In the short term we need: first, stronger limitations on federal spending power, something that would prevent the federal government from encroaching on provincial authority through clever manipulation of purse strings; second, a binding dispute resolution mechanism, not just an informal non-binding agreement to co-operate; and third, an audit system to ensure that the federal-provincial transfers are not subject to these kinds of mistakes in the future.
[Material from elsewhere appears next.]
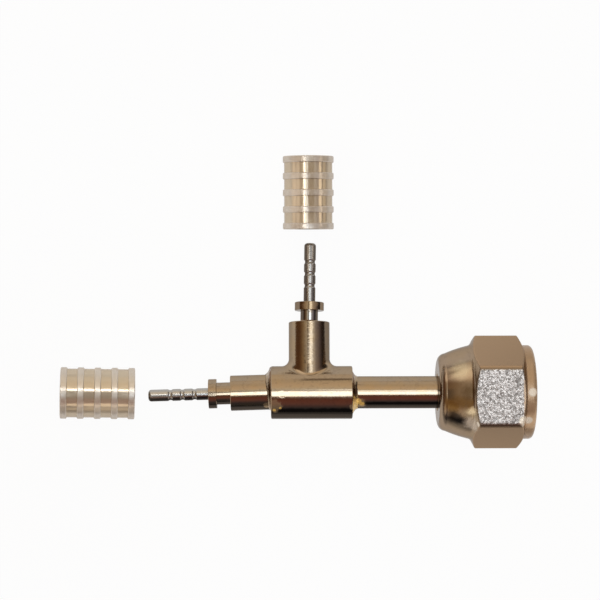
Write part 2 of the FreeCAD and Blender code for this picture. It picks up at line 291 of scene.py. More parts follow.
def round_measures():
    """Distance along a turned piece, and radius from its axis."""
    wires, given, end = new_group(
        "Round measures", {"Vector": "Vector"}, {"Distance": "Float", "Radius": "Float"}
    )
    parts = wires.add("ShaderNodeSeparateXYZ", {0: given["Vector"]}).outputs
    square = wires.times_plus(parts[1], parts[1], wires.times(parts[2], parts[2]))
    return wires.give(end, Distance=parts[0], Radius=wires.math("SQRT", square))


def turning_lines():
    """Fine rings that a lathe tool leaves, as a height and as a mask."""
    wires, given, end = new_group(
        "Turning lines",
        {"Distance": 0.0, "Radius": 0.0, "Spacing": 0.2},
        {"Height": "Float", "Mask": "Float"},
    )
    across = wires.add("ShaderNodeCombineXYZ", {0: given["Distance"], 1: given["Radius"]})
    placed = wires.resized(across.outputs[0], given["Spacing"])
    lines = wires.noise(placed, 1.0, detail=3.0, dimensions="2D")
    broad = wires.noise(placed, 0.17, detail=1.0, roughness=0.5, dimensions="2D")
    height = wires.times_plus(broad, 0.6, lines)
    return wires.give(end, Height=height, Mask=wires.ramp(lines, 0.5, 0.68))


def patina():
    """Base colour that wanders between a main, a warm and a dark tone, and a roughness to match."""
    wires, given, end = new_group(
        "Patina",
        {
            "Vector": "Vector", "Main": "Color", "Warm": "Color", "Dark": "Color",
            "Warm share": 0.4, "Dark share": 0.3, "Size": 3.0, "Roughness": 0.15,
        },
        {"Color": "Color", "Roughness": "Float"},
    )
    placed = wires.resized(given["Vector"], given["Size"])
    clouds = wires.noise(placed, 1.0, detail=3.0, roughness=0.55)
    specks = wires.noise(placed, 5.3)
    warm = wires.times(wires.ramp(clouds, 0.42, 0.66), given["Warm share"])
    stained = wires.ramp(wires.times_plus(clouds, -0.4, specks), 0.34, 0.52)
    dark = wires.times(stained, given["Dark share"])
    tone = wires.blend(warm, given["Main"], given["Warm"])
    tone = wires.blend(dark, tone, given["Dark"])
    rough = wires.times_plus(dark, 0.12, given["Roughness"])
    return wires.give(end, Color=tone, Roughness=wires.times_plus(warm, 0.03, rough))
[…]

In the short term we need something simple. We need to re-establish trust. Imagine what a novel concept that is, to actual regain some trust. We have seen in the polls trust plummeting among the Canadian public. Why? It is because the government blatantly doles out millions of dollars to its cronies, to its friends, to people who donate back to the party. We have seen it in the advertising and promotional contracts and in the Groupe Everest contracts. We have seen it in other departments as well where there is no accountability and there is nobody watching how this money is spent. The government says to trust it, it will do a good job. It has to establish that trust.
I urge the government to vote in favour of the motion and send a clear signal that it is able to admit that it made a mistake, which is another novel idea. It would be a signal that the government is willing to formally cease collection on the $3.3 billion and it will not make Canadians suffer for its errors. The minister would find such a decision to be a great first step. The government has a long way to go, but it would show that the government can trust the provinces to fund health care and education without playing the part of the schoolyard bully, always threatening to steal the lunch money of the Canadian people.
It comes down to few words. It is about competence, accountability and most importantly, trust. The government has breached all three of these and it continues to do so. It has to earn that back. Simply firing the former finance minister will not do it. It is time that the Prime Minister looked in the mirror and made some serious changes.